If a future lift is possible, reserve a structurally suitable location and power provision during design. Do not create a narrow platform or makeshift lift later. Accessibility planning is not a negative prediction; it protects the home's long-term value.
Climate and energy across two floors
Upper floors and terraces usually receive more heat. Use roof insulation, reflective or shaded surfaces, cross-ventilation, and correctly sized cooling. A skylight needs external heat control and safe maintenance access. Bedrooms should not depend on an open stair for ventilation because odour and noise also travel through it.
Plan solar panels, hot-water systems, AC outdoor units, and rainwater pipes together. Keep equipment away from parapet edges and accessible for service. Drain condensation safely rather than allowing it to stain walls or drip near the entrance.

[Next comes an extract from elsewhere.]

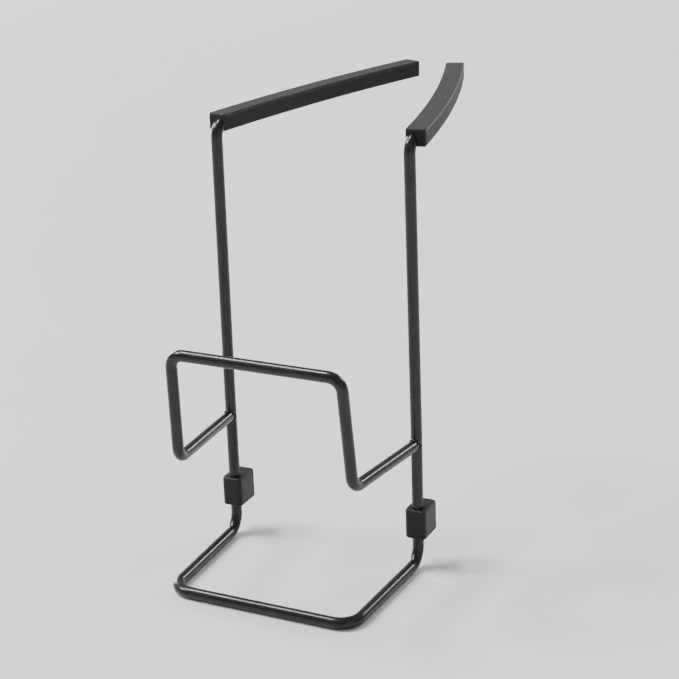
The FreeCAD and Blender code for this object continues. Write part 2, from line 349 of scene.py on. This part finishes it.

Before handover, walk both levels with the architect and contractor. Test every light switch from the route where it will be used, inspect railings, measure headroom, run all drains, and check doors near landings. Confirm waterproofing on terraces and upper bathrooms because a small leak can damage several rooms below. Store approved drawings, structural details, service routes, warranties, and emergency instructions together. A well-documented duplex remains easier and safer to maintain. Repeat this inspection after the first monsoon and correct defects before warranties expire.
Frequently asked questions
Which direction is best for a duplex staircase?
South, west, or south-west is commonly preferred when structure and safety permit.
Can the main bedroom be upstairs?
Yes. Choose a suitable south-west or west room while considering accessibility.
Is a double-height centre acceptable?
It can work when structure, climate, acoustics, railings, and circulation are resolved.
Should toilets be stacked?
Stacking simplifies services, but avoid sensitive rooms below and ensure waterproofing.
Can a duplex have a home lift?
Yes, with compliant design, rescue access, power backup, and maintenance.